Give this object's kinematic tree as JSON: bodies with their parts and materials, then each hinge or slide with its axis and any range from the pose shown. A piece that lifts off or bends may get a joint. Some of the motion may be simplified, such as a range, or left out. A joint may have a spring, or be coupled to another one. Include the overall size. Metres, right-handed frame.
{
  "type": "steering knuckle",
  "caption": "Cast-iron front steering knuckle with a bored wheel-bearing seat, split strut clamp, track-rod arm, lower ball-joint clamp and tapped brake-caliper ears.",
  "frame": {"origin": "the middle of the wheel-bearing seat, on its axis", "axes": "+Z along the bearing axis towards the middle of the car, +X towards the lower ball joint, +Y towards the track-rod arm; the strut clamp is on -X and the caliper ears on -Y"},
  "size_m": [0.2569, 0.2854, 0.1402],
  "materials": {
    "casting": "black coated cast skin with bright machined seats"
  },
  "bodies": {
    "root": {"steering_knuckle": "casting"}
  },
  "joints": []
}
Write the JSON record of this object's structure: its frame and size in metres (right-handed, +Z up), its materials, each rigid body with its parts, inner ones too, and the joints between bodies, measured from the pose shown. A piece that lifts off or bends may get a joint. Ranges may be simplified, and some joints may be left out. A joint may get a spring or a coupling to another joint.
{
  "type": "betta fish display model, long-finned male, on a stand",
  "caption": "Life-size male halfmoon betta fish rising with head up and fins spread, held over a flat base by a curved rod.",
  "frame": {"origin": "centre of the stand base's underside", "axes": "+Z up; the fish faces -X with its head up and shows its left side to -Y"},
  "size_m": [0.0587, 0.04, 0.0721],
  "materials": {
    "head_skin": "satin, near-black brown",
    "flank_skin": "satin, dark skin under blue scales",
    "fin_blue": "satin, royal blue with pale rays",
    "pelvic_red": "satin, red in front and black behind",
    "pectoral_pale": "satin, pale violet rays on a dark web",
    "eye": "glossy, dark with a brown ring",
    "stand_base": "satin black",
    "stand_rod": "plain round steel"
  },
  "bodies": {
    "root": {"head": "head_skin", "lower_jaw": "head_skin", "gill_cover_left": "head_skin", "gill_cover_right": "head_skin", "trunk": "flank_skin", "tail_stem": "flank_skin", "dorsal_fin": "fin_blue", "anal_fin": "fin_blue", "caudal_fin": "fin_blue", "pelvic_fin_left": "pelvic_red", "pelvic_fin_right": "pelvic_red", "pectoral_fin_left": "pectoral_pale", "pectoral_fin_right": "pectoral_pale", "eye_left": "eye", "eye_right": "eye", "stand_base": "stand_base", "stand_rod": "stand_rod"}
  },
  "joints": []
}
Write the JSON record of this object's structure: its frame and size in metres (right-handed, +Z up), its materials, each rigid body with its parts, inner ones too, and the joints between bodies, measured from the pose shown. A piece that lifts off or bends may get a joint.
* * *
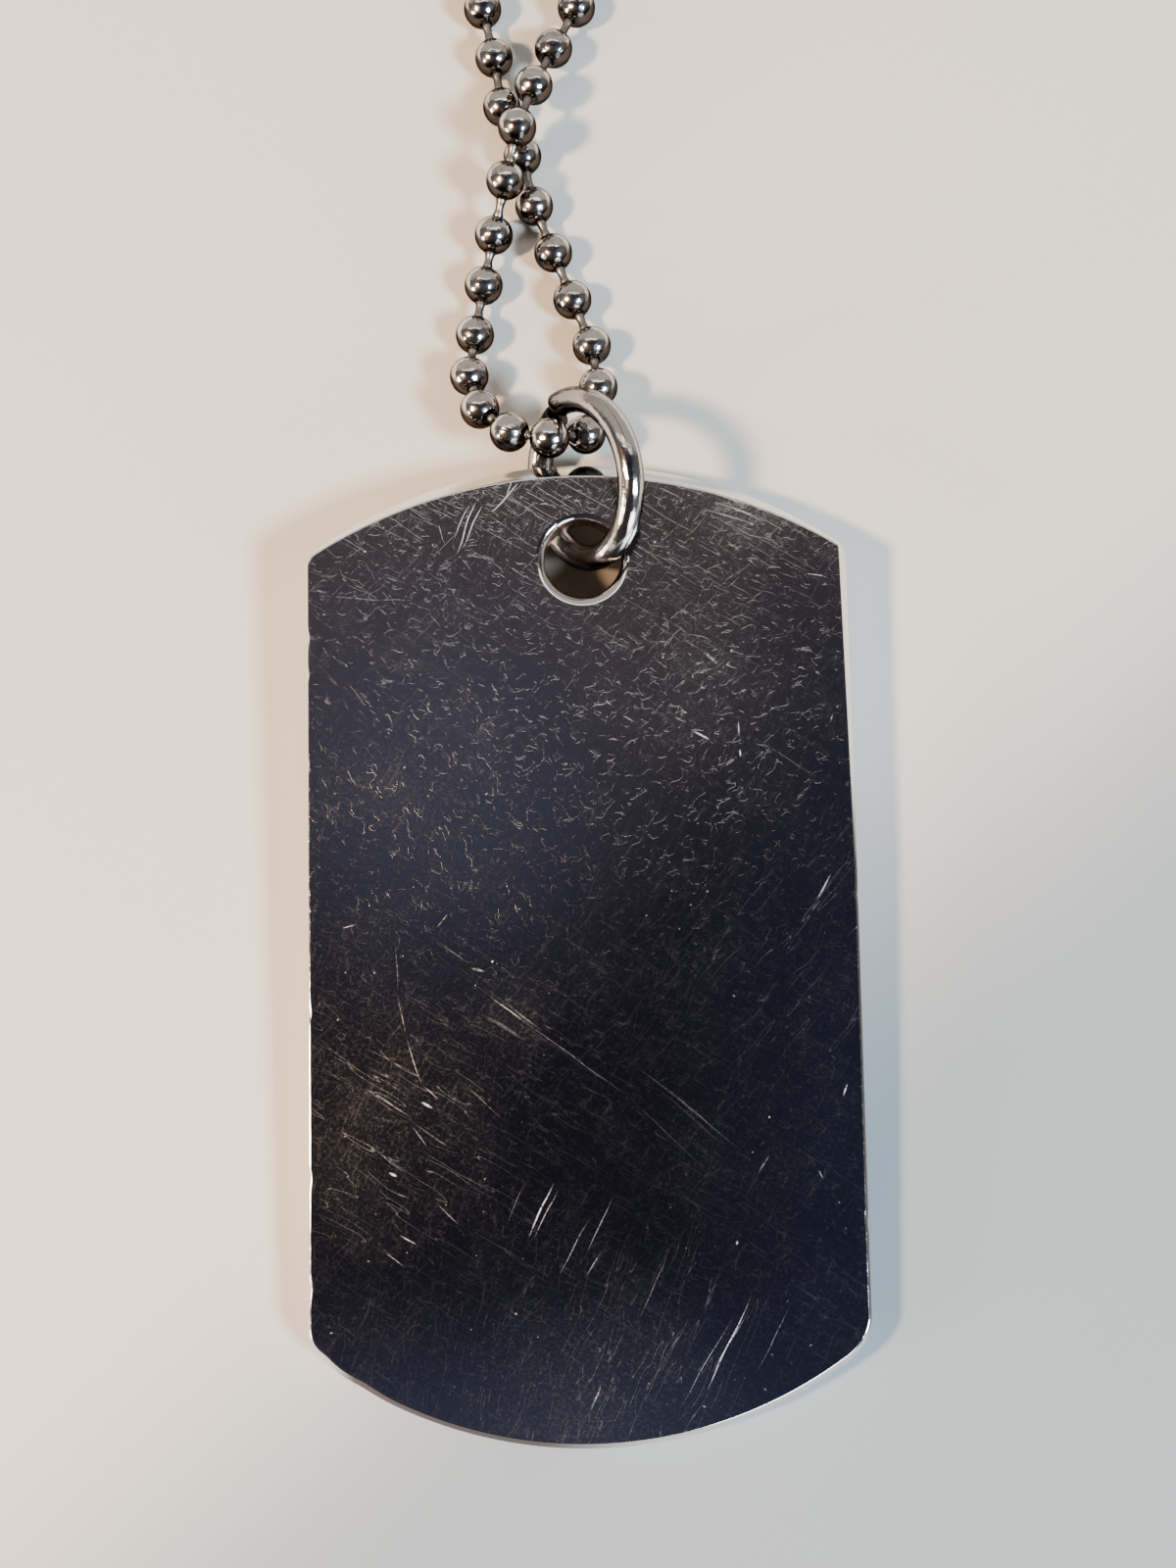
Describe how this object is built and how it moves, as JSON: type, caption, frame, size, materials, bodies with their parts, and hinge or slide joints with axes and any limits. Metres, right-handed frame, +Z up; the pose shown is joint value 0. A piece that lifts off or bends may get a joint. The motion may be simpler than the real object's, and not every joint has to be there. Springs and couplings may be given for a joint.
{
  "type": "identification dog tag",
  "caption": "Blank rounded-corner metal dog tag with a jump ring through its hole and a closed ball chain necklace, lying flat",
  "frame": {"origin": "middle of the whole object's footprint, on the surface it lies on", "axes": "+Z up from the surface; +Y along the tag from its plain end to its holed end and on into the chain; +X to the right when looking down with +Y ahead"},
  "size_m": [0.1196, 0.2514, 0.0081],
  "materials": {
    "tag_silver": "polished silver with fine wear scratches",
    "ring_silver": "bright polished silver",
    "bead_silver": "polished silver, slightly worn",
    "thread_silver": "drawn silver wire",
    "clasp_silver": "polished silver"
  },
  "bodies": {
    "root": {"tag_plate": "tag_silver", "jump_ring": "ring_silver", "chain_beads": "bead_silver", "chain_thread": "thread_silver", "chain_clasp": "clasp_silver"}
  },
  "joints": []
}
---
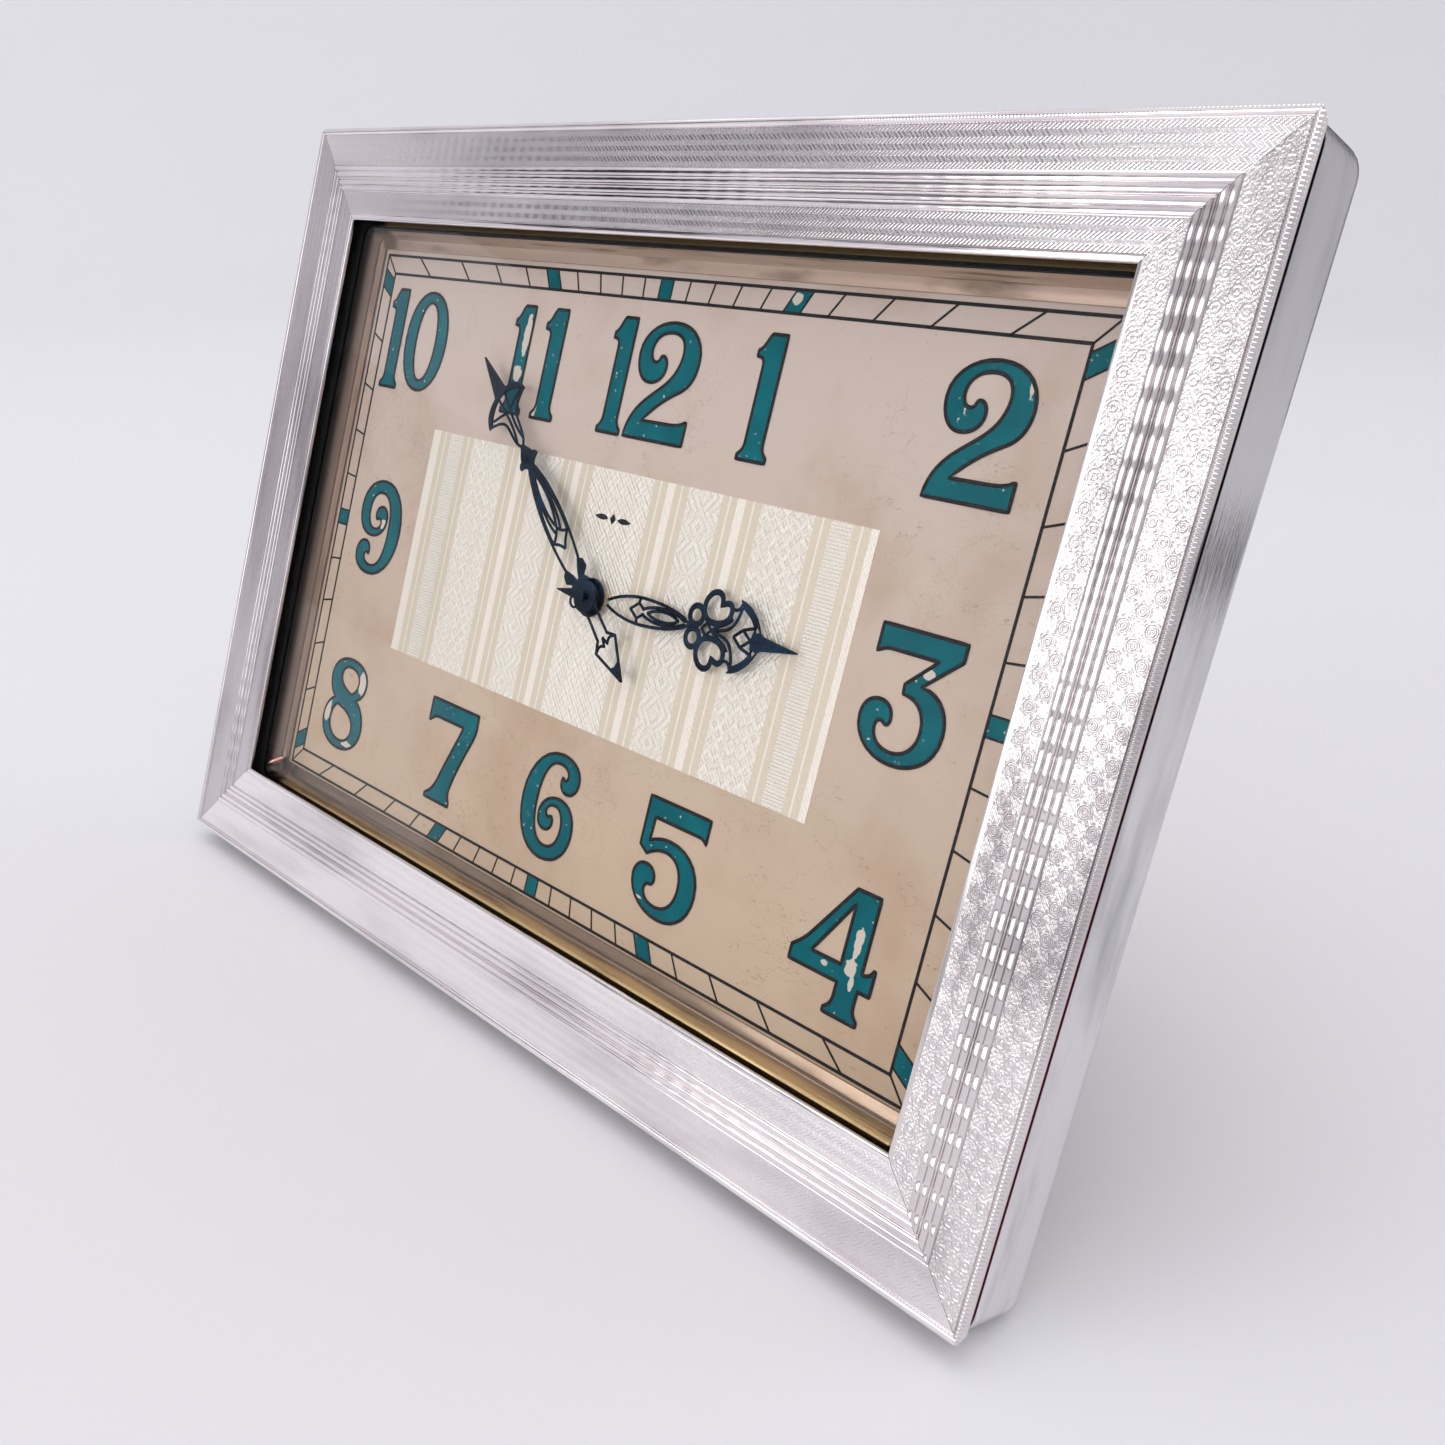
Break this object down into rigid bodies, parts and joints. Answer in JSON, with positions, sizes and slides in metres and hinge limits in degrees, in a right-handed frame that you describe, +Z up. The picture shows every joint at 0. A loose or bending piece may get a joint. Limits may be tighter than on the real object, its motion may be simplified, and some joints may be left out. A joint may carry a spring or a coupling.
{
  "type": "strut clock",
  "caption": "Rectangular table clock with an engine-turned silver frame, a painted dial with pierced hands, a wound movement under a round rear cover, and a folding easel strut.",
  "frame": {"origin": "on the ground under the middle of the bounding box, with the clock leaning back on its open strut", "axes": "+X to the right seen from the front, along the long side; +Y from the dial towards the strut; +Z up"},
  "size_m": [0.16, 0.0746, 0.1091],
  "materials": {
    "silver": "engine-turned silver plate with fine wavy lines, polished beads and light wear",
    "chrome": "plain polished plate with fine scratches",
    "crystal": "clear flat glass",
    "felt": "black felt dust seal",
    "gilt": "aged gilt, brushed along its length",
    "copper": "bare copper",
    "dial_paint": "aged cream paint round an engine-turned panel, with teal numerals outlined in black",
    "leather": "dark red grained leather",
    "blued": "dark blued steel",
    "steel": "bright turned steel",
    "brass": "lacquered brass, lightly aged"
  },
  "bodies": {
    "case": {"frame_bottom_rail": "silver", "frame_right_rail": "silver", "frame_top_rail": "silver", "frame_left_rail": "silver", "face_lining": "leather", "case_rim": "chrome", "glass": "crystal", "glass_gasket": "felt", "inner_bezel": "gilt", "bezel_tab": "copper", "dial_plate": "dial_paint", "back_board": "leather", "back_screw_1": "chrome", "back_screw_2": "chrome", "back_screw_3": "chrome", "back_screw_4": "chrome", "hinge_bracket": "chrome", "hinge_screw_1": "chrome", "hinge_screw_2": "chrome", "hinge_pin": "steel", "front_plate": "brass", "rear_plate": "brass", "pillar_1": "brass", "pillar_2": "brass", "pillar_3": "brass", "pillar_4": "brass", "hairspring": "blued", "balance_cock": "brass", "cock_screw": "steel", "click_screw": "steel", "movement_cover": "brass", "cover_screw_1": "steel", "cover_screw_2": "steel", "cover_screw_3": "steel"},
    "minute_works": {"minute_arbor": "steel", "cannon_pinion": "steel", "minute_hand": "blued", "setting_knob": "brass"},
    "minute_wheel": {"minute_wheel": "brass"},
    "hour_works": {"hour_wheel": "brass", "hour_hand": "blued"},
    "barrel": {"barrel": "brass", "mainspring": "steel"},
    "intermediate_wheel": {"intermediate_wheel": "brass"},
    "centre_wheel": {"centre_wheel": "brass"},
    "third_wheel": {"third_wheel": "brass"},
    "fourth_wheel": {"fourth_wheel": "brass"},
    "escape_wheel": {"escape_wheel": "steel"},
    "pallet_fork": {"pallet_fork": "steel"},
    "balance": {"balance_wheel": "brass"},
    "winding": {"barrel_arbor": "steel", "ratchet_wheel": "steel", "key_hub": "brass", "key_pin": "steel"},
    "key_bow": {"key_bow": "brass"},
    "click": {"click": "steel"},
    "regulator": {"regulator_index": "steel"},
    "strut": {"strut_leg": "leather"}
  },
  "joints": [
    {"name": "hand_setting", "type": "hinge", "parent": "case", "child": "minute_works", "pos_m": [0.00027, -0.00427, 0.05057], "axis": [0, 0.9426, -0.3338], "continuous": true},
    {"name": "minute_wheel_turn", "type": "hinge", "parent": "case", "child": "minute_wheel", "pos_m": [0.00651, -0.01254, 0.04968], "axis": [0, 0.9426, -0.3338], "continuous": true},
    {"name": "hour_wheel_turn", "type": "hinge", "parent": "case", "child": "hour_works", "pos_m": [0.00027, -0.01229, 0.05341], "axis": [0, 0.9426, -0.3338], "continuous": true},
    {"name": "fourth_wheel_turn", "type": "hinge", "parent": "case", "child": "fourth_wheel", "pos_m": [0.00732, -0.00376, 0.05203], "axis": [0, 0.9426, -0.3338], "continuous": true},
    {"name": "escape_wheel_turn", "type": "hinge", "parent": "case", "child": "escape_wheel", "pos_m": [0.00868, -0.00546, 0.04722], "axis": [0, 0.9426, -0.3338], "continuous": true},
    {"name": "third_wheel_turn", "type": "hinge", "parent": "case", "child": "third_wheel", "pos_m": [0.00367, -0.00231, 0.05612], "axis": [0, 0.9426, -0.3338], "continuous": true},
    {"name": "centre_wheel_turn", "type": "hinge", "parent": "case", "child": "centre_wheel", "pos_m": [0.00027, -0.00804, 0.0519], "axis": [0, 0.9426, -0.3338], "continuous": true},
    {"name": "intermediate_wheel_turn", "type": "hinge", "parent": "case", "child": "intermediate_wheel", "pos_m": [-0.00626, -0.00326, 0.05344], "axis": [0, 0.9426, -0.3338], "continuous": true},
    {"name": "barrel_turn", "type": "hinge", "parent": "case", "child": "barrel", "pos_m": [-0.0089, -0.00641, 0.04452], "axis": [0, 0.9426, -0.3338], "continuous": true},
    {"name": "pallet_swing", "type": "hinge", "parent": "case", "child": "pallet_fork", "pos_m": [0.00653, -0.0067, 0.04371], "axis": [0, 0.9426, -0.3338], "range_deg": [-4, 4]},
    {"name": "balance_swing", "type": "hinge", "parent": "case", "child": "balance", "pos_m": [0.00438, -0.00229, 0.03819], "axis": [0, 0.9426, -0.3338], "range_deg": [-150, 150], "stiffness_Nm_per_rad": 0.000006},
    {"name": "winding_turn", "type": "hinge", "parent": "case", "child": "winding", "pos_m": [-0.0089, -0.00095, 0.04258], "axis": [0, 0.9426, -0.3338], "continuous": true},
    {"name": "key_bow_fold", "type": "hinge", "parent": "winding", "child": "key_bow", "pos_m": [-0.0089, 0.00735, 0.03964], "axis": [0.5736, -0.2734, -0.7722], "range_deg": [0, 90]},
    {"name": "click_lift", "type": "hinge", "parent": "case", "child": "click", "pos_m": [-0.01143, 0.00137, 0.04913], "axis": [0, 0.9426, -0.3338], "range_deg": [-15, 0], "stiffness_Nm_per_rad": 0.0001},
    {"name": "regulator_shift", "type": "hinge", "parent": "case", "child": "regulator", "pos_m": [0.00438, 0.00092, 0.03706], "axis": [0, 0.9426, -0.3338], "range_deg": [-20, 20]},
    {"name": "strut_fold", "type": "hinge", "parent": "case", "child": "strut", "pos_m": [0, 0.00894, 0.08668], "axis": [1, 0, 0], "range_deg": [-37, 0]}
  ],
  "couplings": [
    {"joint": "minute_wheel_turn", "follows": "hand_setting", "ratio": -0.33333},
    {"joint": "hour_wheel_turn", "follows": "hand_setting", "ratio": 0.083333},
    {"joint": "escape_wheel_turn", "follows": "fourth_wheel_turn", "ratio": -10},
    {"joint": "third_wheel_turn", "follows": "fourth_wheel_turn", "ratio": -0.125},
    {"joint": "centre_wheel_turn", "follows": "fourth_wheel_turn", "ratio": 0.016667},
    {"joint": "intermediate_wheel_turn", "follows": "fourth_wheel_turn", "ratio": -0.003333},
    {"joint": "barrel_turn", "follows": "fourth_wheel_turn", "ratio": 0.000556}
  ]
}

• **What needs to be done**:
Pull out all lines containing "limits".

• **Expected answer**:
Describe how this object is built and how it moves, as JSON: type, caption, frame, size, materials, bodies with their parts, and hinge or slide joints with axes and any limits. Metres, right-handed frame, +Z up; the pose shown is joint value 0. A piece that lifts off or bends may get a joint. The motion may be simpler than the real object's, and not every joint has to be there. Springs and couplings may be given for a joint.
Break this object down into rigid bodies, parts and joints. Answer in JSON, with positions, sizes and slides in metres and hinge limits in degrees, in a right-handed frame that you describe, +Z up. The picture shows every joint at 0. A loose or bending piece may get a joint. Limits may be tighter than on the real object, its motion may be simplified, and some joints may be left out. A joint may carry a spring or a coupling.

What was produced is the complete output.